- [Prompt]:
Quote precisely the final stretch of the listing: start at the line containing "bpy.context.scene.collection.objects.link(rigid_bodies[body])" and stop after the last line.

- [Entries shown]:
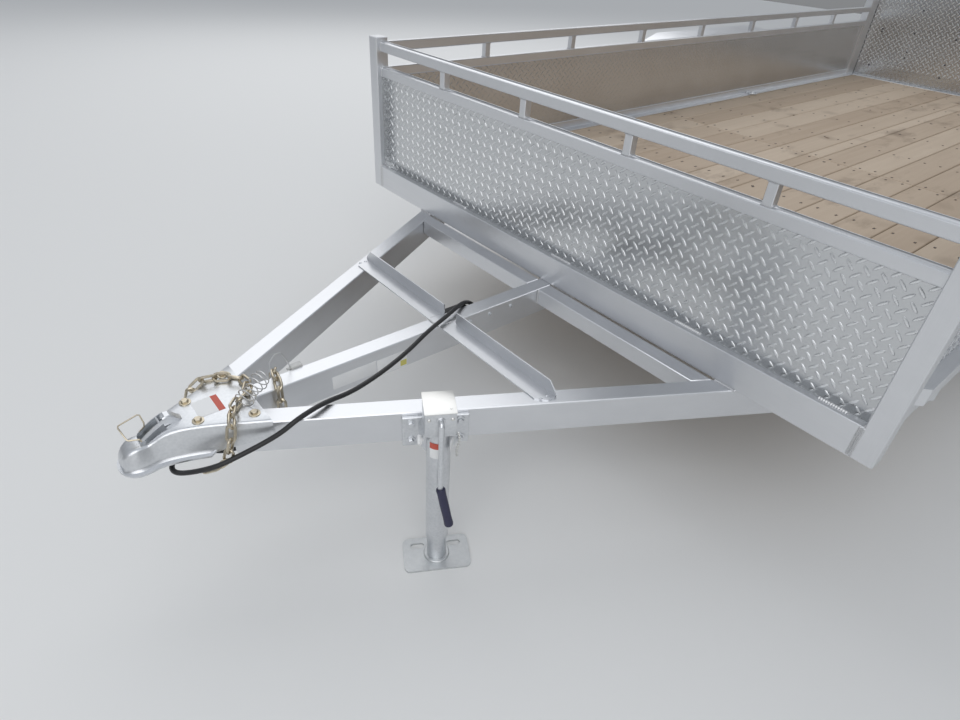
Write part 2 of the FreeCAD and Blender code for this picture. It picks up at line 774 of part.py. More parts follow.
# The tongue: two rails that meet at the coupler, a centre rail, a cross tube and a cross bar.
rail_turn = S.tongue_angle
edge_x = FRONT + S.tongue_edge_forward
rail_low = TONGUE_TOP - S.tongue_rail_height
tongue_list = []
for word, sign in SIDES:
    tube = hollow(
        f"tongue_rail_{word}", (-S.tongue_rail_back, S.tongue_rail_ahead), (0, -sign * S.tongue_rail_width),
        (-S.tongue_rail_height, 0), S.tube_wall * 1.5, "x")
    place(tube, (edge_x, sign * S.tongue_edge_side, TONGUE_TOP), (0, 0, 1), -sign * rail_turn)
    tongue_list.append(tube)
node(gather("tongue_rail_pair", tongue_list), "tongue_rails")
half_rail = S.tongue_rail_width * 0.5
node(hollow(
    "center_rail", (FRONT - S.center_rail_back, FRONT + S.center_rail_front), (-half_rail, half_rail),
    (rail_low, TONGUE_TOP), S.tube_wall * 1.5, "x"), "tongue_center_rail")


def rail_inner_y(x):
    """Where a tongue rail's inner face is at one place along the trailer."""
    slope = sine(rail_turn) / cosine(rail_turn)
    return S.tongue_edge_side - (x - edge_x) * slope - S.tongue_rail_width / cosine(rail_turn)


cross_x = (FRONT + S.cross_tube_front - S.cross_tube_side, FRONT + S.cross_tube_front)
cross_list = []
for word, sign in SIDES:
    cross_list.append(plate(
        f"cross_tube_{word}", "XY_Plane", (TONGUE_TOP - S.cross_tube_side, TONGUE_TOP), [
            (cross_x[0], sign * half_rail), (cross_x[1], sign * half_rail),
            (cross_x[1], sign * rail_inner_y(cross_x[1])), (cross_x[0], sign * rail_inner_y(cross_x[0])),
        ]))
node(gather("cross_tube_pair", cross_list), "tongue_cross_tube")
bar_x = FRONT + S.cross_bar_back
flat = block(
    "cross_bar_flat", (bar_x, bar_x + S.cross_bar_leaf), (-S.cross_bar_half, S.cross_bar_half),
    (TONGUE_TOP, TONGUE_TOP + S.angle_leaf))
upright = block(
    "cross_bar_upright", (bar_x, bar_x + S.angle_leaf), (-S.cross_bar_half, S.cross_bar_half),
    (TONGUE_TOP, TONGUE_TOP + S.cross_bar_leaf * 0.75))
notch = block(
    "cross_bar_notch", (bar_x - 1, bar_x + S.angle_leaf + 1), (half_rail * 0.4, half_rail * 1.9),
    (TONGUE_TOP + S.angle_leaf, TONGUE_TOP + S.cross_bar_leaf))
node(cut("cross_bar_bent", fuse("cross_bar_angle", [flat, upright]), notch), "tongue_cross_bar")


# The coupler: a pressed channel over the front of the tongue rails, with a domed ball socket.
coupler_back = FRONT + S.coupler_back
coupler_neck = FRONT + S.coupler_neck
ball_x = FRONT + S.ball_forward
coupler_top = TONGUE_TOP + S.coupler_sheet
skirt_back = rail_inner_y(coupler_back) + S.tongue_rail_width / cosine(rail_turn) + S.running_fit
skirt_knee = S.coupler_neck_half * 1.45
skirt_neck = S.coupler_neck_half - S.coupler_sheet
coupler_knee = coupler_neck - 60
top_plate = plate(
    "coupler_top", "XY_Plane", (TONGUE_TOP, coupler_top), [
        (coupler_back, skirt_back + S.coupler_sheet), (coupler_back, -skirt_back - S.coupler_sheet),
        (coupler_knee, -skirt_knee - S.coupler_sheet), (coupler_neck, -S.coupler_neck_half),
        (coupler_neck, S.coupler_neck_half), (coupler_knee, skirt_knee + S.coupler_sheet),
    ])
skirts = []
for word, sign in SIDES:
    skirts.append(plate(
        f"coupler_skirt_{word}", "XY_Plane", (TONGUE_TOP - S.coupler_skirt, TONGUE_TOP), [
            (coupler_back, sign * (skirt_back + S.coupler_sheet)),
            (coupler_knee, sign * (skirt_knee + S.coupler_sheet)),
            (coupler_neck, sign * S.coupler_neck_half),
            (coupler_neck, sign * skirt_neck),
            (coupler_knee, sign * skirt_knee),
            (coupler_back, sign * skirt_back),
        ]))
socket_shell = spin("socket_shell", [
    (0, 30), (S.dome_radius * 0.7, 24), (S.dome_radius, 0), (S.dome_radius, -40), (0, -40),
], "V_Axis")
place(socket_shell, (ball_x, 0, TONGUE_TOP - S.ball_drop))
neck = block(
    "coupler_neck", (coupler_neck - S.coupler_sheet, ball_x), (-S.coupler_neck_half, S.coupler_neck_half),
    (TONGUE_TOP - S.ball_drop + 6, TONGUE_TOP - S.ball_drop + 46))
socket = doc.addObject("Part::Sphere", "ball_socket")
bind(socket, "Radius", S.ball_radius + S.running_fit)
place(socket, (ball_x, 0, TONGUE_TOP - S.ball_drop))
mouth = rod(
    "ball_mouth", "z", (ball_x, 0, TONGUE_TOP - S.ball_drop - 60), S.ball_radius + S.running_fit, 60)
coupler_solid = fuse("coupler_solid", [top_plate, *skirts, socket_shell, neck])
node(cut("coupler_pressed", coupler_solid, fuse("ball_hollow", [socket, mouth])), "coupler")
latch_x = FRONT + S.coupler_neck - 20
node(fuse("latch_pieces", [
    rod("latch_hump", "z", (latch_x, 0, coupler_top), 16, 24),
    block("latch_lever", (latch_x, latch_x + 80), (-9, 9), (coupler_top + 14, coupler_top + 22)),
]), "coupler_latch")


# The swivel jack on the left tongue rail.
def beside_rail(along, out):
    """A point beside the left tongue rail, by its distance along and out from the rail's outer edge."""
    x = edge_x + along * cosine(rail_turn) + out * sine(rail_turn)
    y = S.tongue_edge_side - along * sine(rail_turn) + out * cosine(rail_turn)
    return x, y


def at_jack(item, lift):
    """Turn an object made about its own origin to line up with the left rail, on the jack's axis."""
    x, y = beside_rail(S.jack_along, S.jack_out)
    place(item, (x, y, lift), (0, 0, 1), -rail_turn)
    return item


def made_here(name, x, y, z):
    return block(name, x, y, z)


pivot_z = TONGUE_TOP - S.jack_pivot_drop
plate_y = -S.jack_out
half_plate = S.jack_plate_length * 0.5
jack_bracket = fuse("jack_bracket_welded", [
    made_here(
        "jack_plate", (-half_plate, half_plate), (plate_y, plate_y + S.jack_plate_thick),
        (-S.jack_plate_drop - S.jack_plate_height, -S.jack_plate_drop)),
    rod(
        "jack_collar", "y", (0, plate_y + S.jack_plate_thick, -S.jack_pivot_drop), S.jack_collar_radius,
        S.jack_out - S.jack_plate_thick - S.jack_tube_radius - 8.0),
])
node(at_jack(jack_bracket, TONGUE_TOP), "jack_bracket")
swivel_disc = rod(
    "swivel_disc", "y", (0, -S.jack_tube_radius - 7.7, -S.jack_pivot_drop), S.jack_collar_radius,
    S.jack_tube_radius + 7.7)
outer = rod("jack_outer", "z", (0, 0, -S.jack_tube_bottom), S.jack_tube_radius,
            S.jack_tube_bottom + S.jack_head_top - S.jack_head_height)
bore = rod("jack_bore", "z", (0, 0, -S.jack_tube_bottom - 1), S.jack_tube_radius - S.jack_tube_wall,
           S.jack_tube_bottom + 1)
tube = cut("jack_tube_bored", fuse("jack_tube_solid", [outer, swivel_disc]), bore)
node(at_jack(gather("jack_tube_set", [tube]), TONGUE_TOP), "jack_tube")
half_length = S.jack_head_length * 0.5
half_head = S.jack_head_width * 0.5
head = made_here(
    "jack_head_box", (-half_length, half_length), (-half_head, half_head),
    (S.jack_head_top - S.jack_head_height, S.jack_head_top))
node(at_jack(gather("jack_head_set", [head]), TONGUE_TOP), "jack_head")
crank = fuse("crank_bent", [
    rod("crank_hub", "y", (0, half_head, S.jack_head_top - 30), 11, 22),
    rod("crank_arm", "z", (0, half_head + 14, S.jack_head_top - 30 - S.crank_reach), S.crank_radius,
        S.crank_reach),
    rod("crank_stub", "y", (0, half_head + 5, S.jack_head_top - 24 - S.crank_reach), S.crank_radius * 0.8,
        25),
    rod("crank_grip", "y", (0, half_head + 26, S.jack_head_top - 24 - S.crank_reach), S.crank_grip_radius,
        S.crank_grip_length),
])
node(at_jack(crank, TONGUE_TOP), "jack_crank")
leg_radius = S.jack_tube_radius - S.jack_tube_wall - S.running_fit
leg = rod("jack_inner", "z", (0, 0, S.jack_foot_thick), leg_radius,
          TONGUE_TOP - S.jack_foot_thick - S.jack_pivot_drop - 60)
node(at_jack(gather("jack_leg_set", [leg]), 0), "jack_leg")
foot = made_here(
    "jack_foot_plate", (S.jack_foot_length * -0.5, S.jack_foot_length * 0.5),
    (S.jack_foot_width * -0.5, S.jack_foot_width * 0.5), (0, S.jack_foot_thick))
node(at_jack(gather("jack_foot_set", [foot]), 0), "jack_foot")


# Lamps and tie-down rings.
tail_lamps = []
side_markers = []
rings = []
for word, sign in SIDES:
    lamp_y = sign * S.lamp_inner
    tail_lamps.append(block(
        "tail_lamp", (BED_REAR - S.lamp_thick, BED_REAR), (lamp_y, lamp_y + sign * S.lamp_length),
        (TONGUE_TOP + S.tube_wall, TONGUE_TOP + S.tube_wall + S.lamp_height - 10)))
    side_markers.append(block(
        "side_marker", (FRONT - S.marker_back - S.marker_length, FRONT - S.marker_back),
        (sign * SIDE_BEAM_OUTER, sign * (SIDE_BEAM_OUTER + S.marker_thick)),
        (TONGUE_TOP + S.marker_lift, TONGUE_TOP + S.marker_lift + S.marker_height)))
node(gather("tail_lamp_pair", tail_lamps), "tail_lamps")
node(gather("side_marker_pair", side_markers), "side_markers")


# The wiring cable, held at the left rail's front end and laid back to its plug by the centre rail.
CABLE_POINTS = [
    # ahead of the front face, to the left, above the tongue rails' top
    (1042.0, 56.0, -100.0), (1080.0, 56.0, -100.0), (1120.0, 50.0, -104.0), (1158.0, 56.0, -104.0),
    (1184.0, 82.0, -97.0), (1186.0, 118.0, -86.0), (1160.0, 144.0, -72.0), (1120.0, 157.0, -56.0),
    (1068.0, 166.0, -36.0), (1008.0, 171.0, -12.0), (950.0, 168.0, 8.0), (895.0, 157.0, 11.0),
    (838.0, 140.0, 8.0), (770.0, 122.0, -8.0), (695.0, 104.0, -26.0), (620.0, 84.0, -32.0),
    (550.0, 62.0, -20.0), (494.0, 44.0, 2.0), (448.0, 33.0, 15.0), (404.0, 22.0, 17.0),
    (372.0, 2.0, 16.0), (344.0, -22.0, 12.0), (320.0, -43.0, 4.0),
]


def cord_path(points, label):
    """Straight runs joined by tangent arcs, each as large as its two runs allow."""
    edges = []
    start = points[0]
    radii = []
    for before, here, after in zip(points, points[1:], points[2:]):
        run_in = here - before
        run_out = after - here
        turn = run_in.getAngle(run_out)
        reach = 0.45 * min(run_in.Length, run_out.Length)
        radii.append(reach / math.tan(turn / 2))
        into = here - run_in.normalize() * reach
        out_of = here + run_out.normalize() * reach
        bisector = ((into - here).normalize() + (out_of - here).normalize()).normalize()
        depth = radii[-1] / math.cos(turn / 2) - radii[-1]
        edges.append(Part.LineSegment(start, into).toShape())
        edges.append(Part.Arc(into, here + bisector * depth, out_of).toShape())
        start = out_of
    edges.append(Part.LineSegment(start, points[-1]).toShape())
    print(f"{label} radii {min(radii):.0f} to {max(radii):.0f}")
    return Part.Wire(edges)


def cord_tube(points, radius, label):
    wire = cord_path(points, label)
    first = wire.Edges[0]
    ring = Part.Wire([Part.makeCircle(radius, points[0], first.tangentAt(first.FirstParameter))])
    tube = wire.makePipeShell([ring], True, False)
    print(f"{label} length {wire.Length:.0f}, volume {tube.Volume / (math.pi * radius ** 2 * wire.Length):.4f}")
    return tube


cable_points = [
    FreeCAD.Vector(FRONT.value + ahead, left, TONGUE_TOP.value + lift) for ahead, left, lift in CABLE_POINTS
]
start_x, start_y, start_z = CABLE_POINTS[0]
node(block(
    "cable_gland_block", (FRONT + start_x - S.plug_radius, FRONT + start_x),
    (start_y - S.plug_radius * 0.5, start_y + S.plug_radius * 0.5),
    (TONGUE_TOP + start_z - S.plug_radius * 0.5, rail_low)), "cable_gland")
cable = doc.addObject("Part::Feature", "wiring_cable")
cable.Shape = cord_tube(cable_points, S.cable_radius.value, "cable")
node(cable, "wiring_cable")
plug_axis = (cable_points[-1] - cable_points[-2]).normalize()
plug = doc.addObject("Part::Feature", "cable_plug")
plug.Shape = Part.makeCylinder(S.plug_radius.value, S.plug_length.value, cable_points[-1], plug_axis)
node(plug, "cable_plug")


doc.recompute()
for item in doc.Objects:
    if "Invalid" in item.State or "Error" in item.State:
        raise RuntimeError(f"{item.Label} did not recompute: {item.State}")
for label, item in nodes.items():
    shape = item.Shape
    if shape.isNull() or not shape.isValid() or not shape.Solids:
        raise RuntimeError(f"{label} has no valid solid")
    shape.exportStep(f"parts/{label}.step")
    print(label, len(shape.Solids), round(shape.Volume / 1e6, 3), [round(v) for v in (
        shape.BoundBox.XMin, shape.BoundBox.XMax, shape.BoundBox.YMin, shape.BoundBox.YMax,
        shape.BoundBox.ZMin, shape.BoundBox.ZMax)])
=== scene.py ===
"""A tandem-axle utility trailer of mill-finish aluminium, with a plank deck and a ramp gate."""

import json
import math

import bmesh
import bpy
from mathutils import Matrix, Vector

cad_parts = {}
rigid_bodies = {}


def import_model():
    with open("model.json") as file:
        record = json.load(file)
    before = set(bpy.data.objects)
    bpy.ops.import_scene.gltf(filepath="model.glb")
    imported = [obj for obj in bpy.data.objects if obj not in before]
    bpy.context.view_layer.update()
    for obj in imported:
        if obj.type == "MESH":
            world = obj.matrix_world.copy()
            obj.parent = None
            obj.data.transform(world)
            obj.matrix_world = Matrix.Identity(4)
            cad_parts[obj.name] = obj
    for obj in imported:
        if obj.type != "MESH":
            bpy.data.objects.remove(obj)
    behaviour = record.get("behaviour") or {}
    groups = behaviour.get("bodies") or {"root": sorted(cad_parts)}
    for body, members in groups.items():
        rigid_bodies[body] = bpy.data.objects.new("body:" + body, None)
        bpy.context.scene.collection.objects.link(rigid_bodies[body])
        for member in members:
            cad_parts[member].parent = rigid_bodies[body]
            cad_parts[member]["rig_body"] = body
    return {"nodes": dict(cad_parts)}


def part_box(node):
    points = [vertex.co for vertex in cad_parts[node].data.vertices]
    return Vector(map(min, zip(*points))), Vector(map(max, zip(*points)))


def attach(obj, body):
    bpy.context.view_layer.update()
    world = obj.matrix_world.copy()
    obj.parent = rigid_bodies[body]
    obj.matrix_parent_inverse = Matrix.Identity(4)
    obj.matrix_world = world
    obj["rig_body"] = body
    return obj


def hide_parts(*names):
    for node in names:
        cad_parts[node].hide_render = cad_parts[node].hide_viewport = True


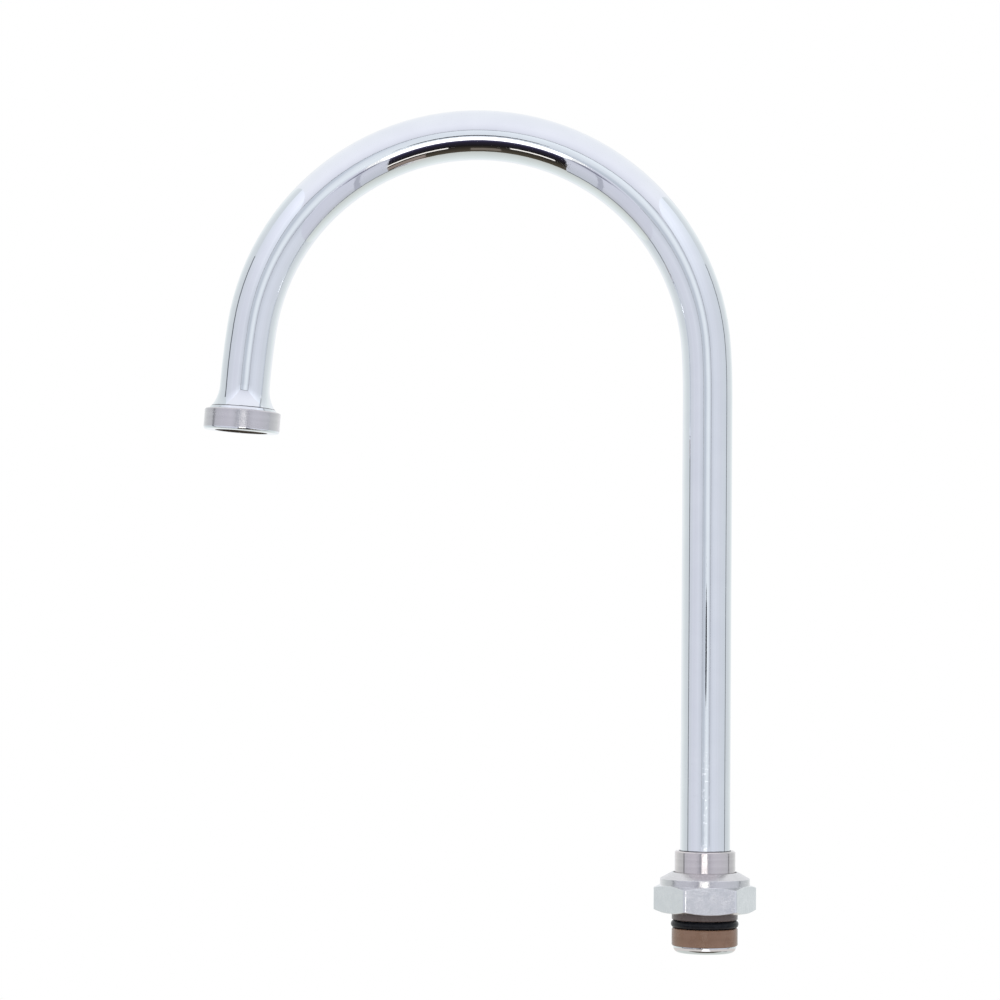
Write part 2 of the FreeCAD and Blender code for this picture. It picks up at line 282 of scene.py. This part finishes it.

- [Answer in full]:
        bpy.context.scene.collection.objects.link(rigid_bodies[body])
        for member in members:
            cad_parts[member].parent = rigid_bodies[body]
            cad_parts[member]["rig_body"] = body
    return {"nodes": dict(cad_parts)}


def part_box(node):
    points = [vertex.co for vertex in cad_parts[node].data.vertices]
    return Vector(map(min, zip(*points))), Vector(map(max, zip(*points)))


def attach(obj, body):
    bpy.context.view_layer.update()
    world = obj.matrix_world.copy()
    obj.parent = rigid_bodies[body]
    obj.matrix_parent_inverse = Matrix.Identity(4)
    obj.matrix_world = world
    obj["rig_body"] = body
    return obj


def hide_parts(*names):
    for node in names:
        cad_parts[node].hide_render = cad_parts[node].hide_viewport = True


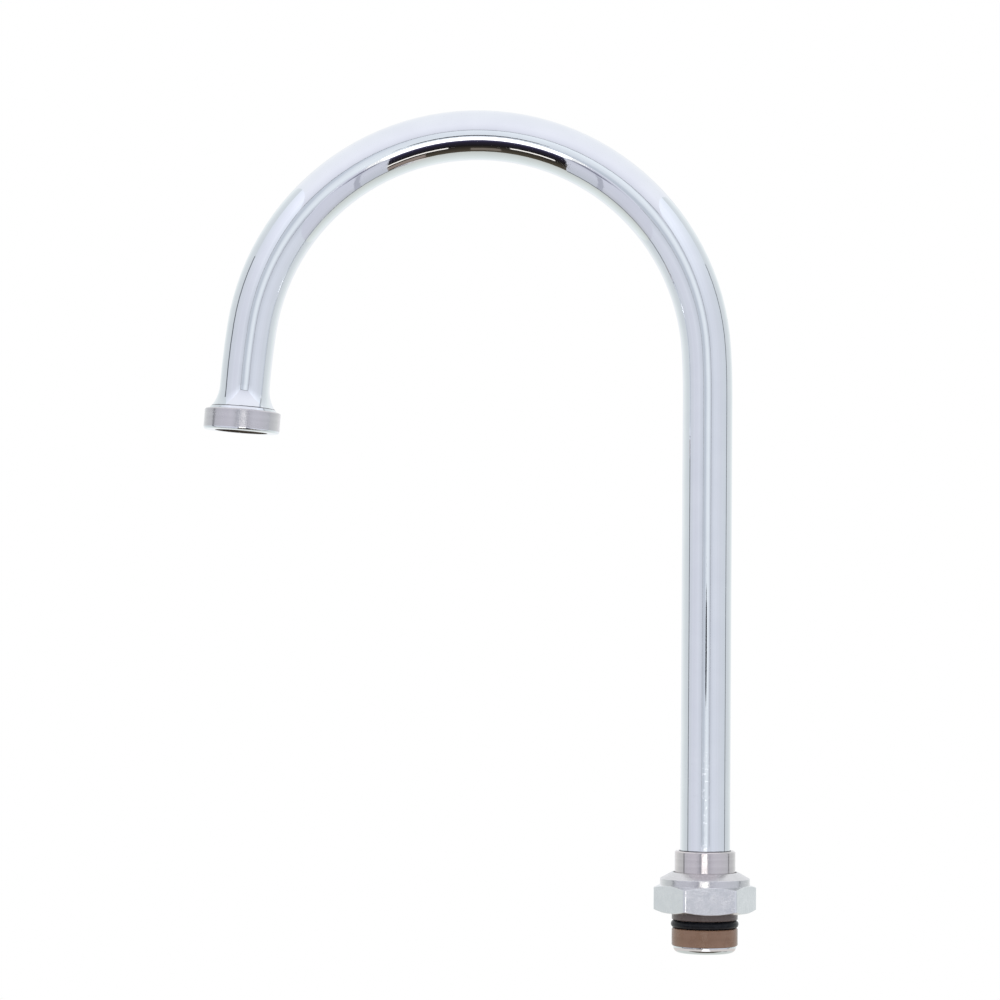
Write part 2 of the FreeCAD and Blender code for this picture. It picks up at line 282 of scene.py. This part finishes it.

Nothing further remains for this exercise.